▶ EXERCISE GOAL
Every record below should be printed exactly as it appears.

▶ DATASET RECORDS
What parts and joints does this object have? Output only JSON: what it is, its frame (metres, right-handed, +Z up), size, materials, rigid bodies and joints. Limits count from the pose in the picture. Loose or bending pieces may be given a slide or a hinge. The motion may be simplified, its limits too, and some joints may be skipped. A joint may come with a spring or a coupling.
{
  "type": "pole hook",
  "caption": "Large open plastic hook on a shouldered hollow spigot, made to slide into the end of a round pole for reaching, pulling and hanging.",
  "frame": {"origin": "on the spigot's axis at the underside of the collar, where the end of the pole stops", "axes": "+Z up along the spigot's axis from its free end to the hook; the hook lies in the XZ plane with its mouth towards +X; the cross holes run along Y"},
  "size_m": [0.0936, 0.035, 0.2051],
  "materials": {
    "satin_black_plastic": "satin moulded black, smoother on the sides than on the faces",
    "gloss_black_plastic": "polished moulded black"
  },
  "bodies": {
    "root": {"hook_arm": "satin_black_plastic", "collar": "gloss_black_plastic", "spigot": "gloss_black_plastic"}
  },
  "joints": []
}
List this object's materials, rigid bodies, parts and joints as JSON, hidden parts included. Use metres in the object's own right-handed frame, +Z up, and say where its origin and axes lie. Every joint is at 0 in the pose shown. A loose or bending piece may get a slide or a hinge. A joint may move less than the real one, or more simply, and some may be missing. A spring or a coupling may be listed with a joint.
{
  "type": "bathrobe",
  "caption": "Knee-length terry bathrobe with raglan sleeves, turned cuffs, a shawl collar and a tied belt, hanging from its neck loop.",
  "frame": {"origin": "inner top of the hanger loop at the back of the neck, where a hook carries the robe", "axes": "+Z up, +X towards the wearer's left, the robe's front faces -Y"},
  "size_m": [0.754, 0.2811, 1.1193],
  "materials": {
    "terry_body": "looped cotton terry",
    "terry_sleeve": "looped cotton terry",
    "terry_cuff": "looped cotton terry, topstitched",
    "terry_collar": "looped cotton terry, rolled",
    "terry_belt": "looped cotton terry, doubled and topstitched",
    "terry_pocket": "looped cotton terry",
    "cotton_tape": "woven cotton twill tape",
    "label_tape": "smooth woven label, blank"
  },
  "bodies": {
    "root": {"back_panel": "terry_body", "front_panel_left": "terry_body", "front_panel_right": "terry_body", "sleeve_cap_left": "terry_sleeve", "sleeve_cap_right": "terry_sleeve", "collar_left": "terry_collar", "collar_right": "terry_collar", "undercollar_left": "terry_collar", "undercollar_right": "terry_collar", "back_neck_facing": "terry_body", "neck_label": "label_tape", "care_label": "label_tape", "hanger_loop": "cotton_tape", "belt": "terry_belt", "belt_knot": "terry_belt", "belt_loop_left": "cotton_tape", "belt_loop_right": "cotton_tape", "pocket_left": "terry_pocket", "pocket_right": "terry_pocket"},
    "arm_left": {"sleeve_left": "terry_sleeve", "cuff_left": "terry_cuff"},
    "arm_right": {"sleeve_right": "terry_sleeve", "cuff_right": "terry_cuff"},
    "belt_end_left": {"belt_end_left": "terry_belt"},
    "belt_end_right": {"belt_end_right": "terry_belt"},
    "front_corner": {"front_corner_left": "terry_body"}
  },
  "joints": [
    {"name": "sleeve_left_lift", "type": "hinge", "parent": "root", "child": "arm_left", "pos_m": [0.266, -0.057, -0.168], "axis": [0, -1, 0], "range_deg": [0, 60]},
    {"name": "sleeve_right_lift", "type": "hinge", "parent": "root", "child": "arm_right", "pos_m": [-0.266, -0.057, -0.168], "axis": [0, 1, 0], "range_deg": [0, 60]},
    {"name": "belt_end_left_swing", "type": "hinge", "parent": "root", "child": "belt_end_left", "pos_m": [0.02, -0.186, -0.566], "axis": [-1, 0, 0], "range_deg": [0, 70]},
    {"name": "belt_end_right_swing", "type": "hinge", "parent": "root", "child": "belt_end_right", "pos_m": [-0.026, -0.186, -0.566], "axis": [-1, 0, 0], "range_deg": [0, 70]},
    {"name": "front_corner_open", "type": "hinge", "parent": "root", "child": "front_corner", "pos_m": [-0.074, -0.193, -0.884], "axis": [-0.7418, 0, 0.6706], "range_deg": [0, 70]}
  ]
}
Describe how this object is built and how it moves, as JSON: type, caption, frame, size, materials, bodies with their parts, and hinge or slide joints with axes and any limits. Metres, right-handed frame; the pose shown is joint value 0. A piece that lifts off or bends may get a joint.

▶ ANSWER FOR THE TASK
What parts and joints does this object have? Output only JSON: what it is, its frame (metres, right-handed, +Z up), size, materials, rigid bodies and joints. Limits count from the pose in the picture. Loose or bending pieces may be given a slide or a hinge. The motion may be simplified, its limits too, and some joints may be skipped. A joint may come with a spring or a coupling.
{
  "type": "pole hook",
  "caption": "Large open plastic hook on a shouldered hollow spigot, made to slide into the end of a round pole for reaching, pulling and hanging.",
  "frame": {"origin": "on the spigot's axis at the underside of the collar, where the end of the pole stops", "axes": "+Z up along the spigot's axis from its free end to the hook; the hook lies in the XZ plane with its mouth towards +X; the cross holes run along Y"},
  "size_m": [0.0936, 0.035, 0.2051],
  "materials": {
    "satin_black_plastic": "satin moulded black, smoother on the sides than on the faces",
    "gloss_black_plastic": "polished moulded black"
  },
  "bodies": {
    "root": {"hook_arm": "satin_black_plastic", "collar": "gloss_black_plastic", "spigot": "gloss_black_plastic"}
  },
  "joints": []
}
List this object's materials, rigid bodies, parts and joints as JSON, hidden parts included. Use metres in the object's own right-handed frame, +Z up, and say where its origin and axes lie. Every joint is at 0 in the pose shown. A loose or bending piece may get a slide or a hinge. A joint may move less than the real one, or more simply, and some may be missing. A spring or a coupling may be listed with a joint.
{
  "type": "bathrobe",
  "caption": "Knee-length terry bathrobe with raglan sleeves, turned cuffs, a shawl collar and a tied belt, hanging from its neck loop.",
  "frame": {"origin": "inner top of the hanger loop at the back of the neck, where a hook carries the robe", "axes": "+Z up, +X towards the wearer's left, the robe's front faces -Y"},
  "size_m": [0.754, 0.2811, 1.1193],
  "materials": {
    "terry_body": "looped cotton terry",
    "terry_sleeve": "looped cotton terry",
    "terry_cuff": "looped cotton terry, topstitched",
    "terry_collar": "looped cotton terry, rolled",
    "terry_belt": "looped cotton terry, doubled and topstitched",
    "terry_pocket": "looped cotton terry",
    "cotton_tape": "woven cotton twill tape",
    "label_tape": "smooth woven label, blank"
  },
  "bodies": {
    "root": {"back_panel": "terry_body", "front_panel_left": "terry_body", "front_panel_right": "terry_body", "sleeve_cap_left": "terry_sleeve", "sleeve_cap_right": "terry_sleeve", "collar_left": "terry_collar", "collar_right": "terry_collar", "undercollar_left": "terry_collar", "undercollar_right": "terry_collar", "back_neck_facing": "terry_body", "neck_label": "label_tape", "care_label": "label_tape", "hanger_loop": "cotton_tape", "belt": "terry_belt", "belt_knot": "terry_belt", "belt_loop_left": "cotton_tape", "belt_loop_right": "cotton_tape", "pocket_left": "terry_pocket", "pocket_right": "terry_pocket"},
    "arm_left": {"sleeve_left": "terry_sleeve", "cuff_left": "terry_cuff"},
    "arm_right": {"sleeve_right": "terry_sleeve", "cuff_right": "terry_cuff"},
    "belt_end_left": {"belt_end_left": "terry_belt"},
    "belt_end_right": {"belt_end_right": "terry_belt"},
    "front_corner": {"front_corner_left": "terry_body"}
  },
  "joints": [
    {"name": "sleeve_left_lift", "type": "hinge", "parent": "root", "child": "arm_left", "pos_m": [0.266, -0.057, -0.168], "axis": [0, -1, 0], "range_deg": [0, 60]},
    {"name": "sleeve_right_lift", "type": "hinge", "parent": "root", "child": "arm_right", "pos_m": [-0.266, -0.057, -0.168], "axis": [0, 1, 0], "range_deg": [0, 60]},
    {"name": "belt_end_left_swing", "type": "hinge", "parent": "root", "child": "belt_end_left", "pos_m": [0.02, -0.186, -0.566], "axis": [-1, 0, 0], "range_deg": [0, 70]},
    {"name": "belt_end_right_swing", "type": "hinge", "parent": "root", "child": "belt_end_right", "pos_m": [-0.026, -0.186, -0.566], "axis": [-1, 0, 0], "range_deg": [0, 70]},
    {"name": "front_corner_open", "type": "hinge", "parent": "root", "child": "front_corner", "pos_m": [-0.074, -0.193, -0.884], "axis": [-0.7418, 0, 0.6706], "range_deg": [0, 70]}
  ]
}
Describe how this object is built and how it moves, as JSON: type, caption, frame, size, materials, bodies with their parts, and hinge or slide joints with axes and any limits. Metres, right-handed frame; the pose shown is joint value 0. A piece that lifts off or bends may get a joint.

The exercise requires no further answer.